Los titulares y los que se perciben especialistas en política parecen susurrar al oído del poder: “No fueron lo suficientemente duros aquí,” “Se equivocaron en el mensaje,” “Falta de cohesión en la interna”. Este enfoque no es neutral. Es profundamente político. Revela una posición de campo: su preocupación no es interpretar la voluntad popular, sino diagnosticar los fallos técnicos de su equipo preferido para que se ajuste, mejore su estrategia y, en definitiva, se perpetúe en el poder. O lo que sería peor, repudiar y aniquilar a los espacios populistas, es decir, a los espacios que tienen al peublo en el centro de su accionar, según la definición correcta de un término que fue resignificado como adjetivo descalificativo.
Este posicionamiento –me parece– es gravísimo para la salud democrática. La prensa tiene, entre sus funciones esenciales, ser un contrapoder, un espacio de crítica que ilumine los abusos y amplifique la voz de la ciudadanía.
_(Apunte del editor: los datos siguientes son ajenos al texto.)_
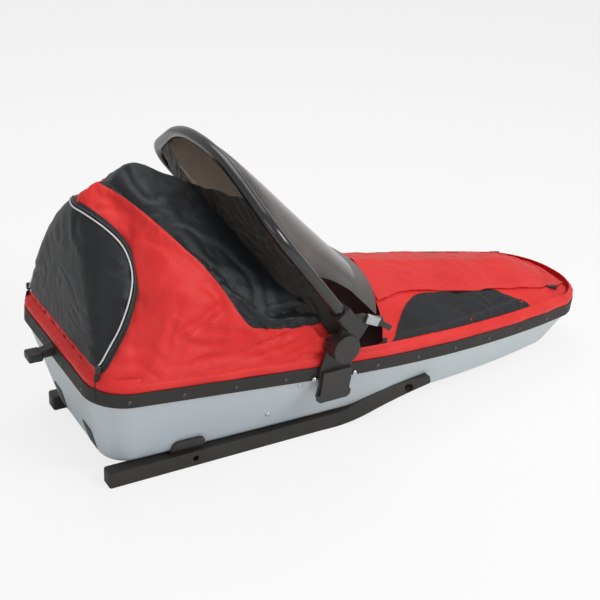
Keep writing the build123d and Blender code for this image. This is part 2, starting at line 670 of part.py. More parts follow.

Cuando en lugar de ello, los periodistas se convierten en asesores de imagen no remunerados de un gobierno que demostró y demostrará un desprecio por el bienestar general, traicionan su mandato social. ¿Dónde está el análisis que pondera el hambre, la desesperación de quienes perdieron sus programas de asistencia, la rabia ante la impunidad?
Celebrar que la democracia funciona, que el pueblo utiliza las urnas para frenar un proyecto lesivo, parece estar fuera del guión. Es más importante explicar cómo el oficialismo puede “recuperar terreno” que analizar el alivio de una sociedad que ve una esperanza ante tanto desprecio. Esta no es una pulseada partidaria; es la defensa de un modelo de país. Y gran parte del periodismo hegemónico eligió de manera consciente o inconsciente un bando: el de aquellos que quieren perpetuar el modelo que, hasta ahora, solo trajo beneficios para los más poderosos y para los corruptos del sistema, alineados con un hombre que oficia de Presidente y que exhibe crueldad y desequilibrios emocionales y que depositó el rumbos del país en las verdaderas corporaciones y en una hermana ambiciosa, sin capacidad de terminar una frase bien pronunciada, aparentemente corrupta y, sobre todo, que nadie votó.
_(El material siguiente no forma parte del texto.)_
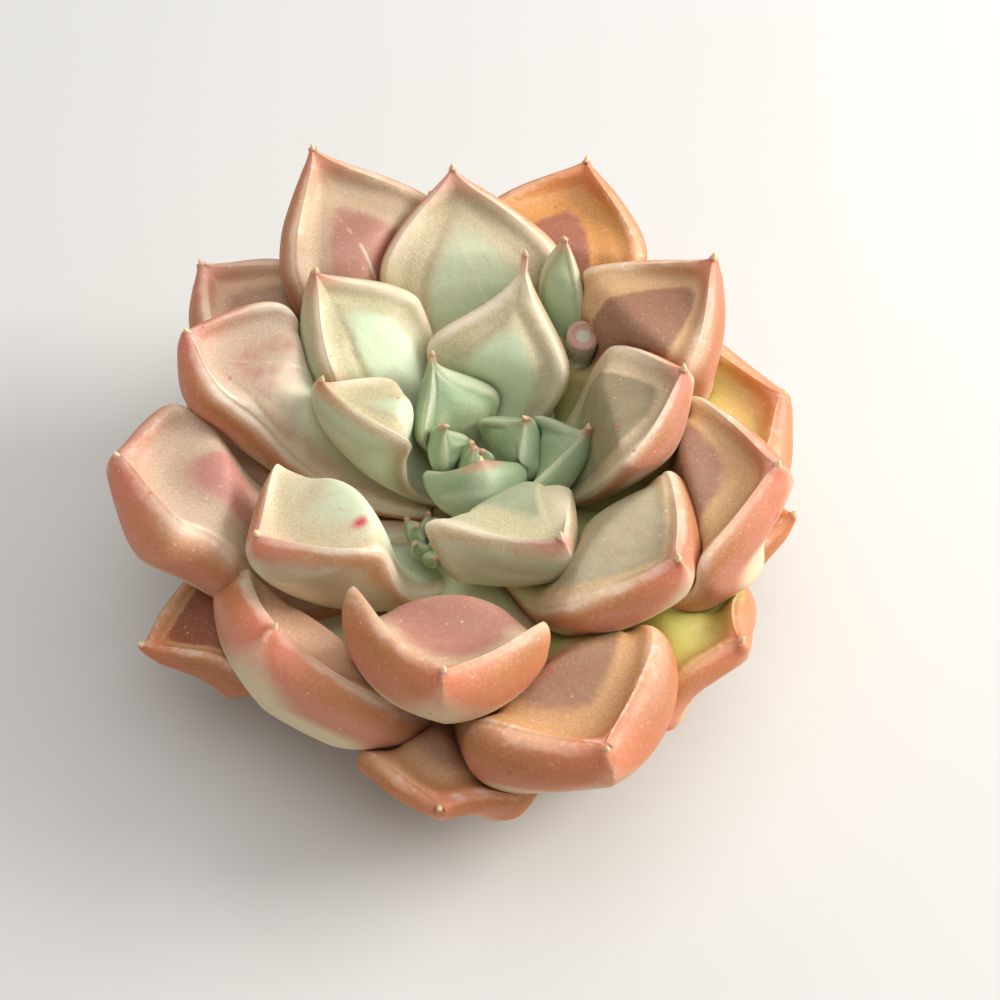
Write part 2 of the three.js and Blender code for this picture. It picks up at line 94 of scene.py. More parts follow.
# What a leaf has when its own line says nothing else. Angles are in degrees and sizes in mm.
# at is the tip's azimuth, reach and rise its distance from the axis and its height.
# root and foot: the root's distance from the axis, and its height. dip: how far the midline drops
# below the straight line to the tip as it leaves the root. curl: how far it turns up at the tip.
# hook: how far from its ends, as a share of its length, the midline keeps those two directions.
# wide: full width, reached at the share widest of the length. early: how soon it widens. point:
# how drawn-out the tip is. shoulder: how wide the leaf still is near its end. lean: how much wider
# its anticlockwise half is. swing: how far the root's azimuth lags the tip's.
# thick: fleshiness under the midline. bulge and keel: how full and how keeled the underside is.
# blunt: how far it stands out past the tip.
# cups, rolls, horns: how steeply each half rises to its margin, how far it is rolled in and how
# far its shoulder stands up, the anticlockwise half first. flat: how late the halves rise.
# fill, till: how far the hollow between them is filled, and up to where. mound: the height, place
# and reach of a soft mound on the face.
# green, blush and coral: how green the skin is, how pink its pad is and how red its edges are.
# pad_dark_and_shade: how dark the pad is, partly its own darker colour and partly painted shade.
# painted_glow: how much painted light seems to come through the leaf. base: how far along
# the pale base reaches.
# pad: the print that the leaf above left on the face, as its middle's distance from the midline,
# its half width, both as shares of the leaf's half width, the shares of the length where it starts
# to narrow and where it ends, and how square its end is. vein: a pale line on the pad, as its
# distance from the midline at 0.7 of the length, and how much that grows over a whole length.
# spots: red spots, each as the share of the half width and of the length where it is, its radius,
# and 1 for the face or -1 for the underside.
PLAIN_LEAF = {
    "root": 4.4,
    "foot": 4,
    "dip": 30,
    "curl": 30,
    "hook": 0.38,
    "wide": 18,
    "widest": 0.7,
    "point": 1.3,
    "thick": 3.8,
    "cups": (0.85, 0.85),
    "lean": 0,
    "swing": 0,
    "bulge": 0.45,
    "keel": 0.5,
    "blunt": 1,
    "fill": 0.95,
    "till": 0.95,
    "shoulder": 2,
    "flat": 0,
    "rolls": (0, 0),
    "horns": (0, 0),
    "green": 0.2,
    "blush": 0.5,
    "coral": 0.5,
    "pad": (0, 0.6, 0.5, 0.86, 2),
    "vein": (NO_VEIN, 0),
    "early": 0.8,
    "mound": (0, 0.5, 0.2),
    "pad_dark_and_shade": 0,
    "painted_glow": 0.2,
    "base": 0.45,
    "spots": (),
}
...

Que un gobierno pierda (o gane) elecciones es un signo de vitalidad democrática. Que los periodistas se dediquen a escribirle un plan de salvación en lugar de analizar objetivamente (si, aún con las limitaciones que tiene la objetividad) las causas de ese rechazo masivo, es un signo de la profunda crisis de un sector que sigue confundiendo su rol. El pueblo no necesita que le expliquen cómo el poder puede recomponerse. Necesita un periodismo que, con valentía, celebre y profundice el poder que ese pueblo acaba de ejercer.
Además, claro, la actitud espejo de los periodistas que festejan el «triunfo» del peronismo, también muestra que pierden la perspectiva. Ya dijimos en Plural que no es el pueblo el que gana o pierde en una elección, sino que el pueblo se pronuncia.
Me recuerdo a mí, y a los que llegaron hasta estas últimas líneas, que el periodismo solo debe, a modo de resumen grotesco: «mirar y contar». Nada más.